Xitsonga traditional drawing by Philemon Hlungwani

Achebe was also an obsessed translator. Developing a practice of inflection and appropriation, he aimed at transforming English so that it would capture Igbo rhythms and thought patterns. Whether he was wrongheaded or not in his approach, it was very influential. At the same time that he tried so hard to convey meaning from one language to another, Achebe retained a sense of the untranslatable. His novels include many untranslated Igbo words and expressions. As a result, he made available to non-Igbo speakers a vocabulary of Igbo words . This practice has become a signature of Europhone African literatures. Though these works from the continent are written in European languages such as English or French, they include a fairly significant footprint of African languages. African writers are unafraid to throw off their global readers by incorporating words, phrases, or even passages in African languages in their Europhone texts, signaling their embeddedness in their nation and, more specifically, their own language group. One wonders if contemporary African literature, much of which has been digitized, could provide a data source for African language NLP.

To be sure, this might not be practical or add up to much. Still, NLP researchers have the opportunity, in classic and accessible works like Achebe’s Things Fall Apart, to demonstrate a different lesson to a wide audience. Translation is not a transparent process. By choosing at times not to translate, Achebe allows Igbo words to gain layers of new meaning in his novels. In a sense, he is demonstrating how concepts might resist translation, but languages interpenetrate each other all the same. They do not exist in separate streams because their users can manipulate their flow.

As Simon Gikandi tried to convince the African Literature Association in a 2017 keynote, Achebe’s real contribution to the language debate was to demonstrate thehow even an African writer committed to using English might intentionally resist translation because the untranslated word is richer in meaning. By focusing on the term “chi” in Things Fall Apart (loosely translated as a personal deity or protective spirit, but, crucially, left untranslated in the novel), Gikandi showed that Achebe allowed “chi” to carry into English an opacity it already contained in Igbo. The context around the word and its use by the characters in the novel convey its meaning and the conceptual difficulty it carries. Words like “chi” are rich, semantic nodes we return to explore over and over. Language use, even when seeming practical or utilitarian, is not transparent.

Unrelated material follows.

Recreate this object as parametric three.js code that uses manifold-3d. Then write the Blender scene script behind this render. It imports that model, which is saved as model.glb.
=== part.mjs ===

Marivate, who describes himself as speaking his father’s language Xitsonga and is married to a woman who speaks isiNdebele, no doubt recognizes the indeterminacy of all language–which is always contextual and always able to confute the demand for fixity. This is especially the case in a context of multiple languages under conditions of the long history of colonization. NLP researchers working on English and other “high-resource” languages increasingly rely on the scale of data (scraped from the internet) and on the scale of computation to create models that autogenerate language without the benefit of human understanding. As he endeavors to adapt alternative NLP methods that do not rely on these data troves, Marivate is working closely with communities and with scholars of local languages and literatures. The datasets he is striving to build, he told us, are as much about creating these interdisciplinary and communal practices as about creating a benchmark dataset. I share his sense that this represents an important frontier for not only for African language NLP but for NLP more generally.